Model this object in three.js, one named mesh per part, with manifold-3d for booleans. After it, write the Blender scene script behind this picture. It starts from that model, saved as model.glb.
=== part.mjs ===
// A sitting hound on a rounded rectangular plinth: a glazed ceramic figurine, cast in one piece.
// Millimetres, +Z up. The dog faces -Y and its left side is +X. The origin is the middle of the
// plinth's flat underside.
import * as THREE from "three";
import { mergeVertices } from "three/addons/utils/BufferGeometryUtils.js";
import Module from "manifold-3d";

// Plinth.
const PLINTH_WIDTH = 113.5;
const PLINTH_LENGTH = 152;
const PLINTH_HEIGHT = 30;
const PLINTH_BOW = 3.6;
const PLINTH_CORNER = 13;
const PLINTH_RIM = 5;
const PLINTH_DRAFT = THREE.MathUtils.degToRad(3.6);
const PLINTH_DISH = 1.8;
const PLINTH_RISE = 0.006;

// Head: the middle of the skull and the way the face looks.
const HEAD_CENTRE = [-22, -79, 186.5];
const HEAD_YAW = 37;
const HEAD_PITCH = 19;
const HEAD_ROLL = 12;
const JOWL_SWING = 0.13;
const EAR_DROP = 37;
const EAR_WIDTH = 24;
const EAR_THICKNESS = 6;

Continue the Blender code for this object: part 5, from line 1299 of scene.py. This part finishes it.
····················
Task requirements: From the first line of the data above to the line holding "import Module from", reproduce each line exactly; emit no other lines.

Problem solution:
Model this object in three.js, one named mesh per part, with manifold-3d for booleans. After it, write the Blender scene script behind this picture. It starts from that model, saved as model.glb.
=== part.mjs ===
// A sitting hound on a rounded rectangular plinth: a glazed ceramic figurine, cast in one piece.
// Millimetres, +Z up. The dog faces -Y and its left side is +X. The origin is the middle of the
// plinth's flat underside.
import * as THREE from "three";
import { mergeVertices } from "three/addons/utils/BufferGeometryUtils.js";
import Module from "manifold-3d";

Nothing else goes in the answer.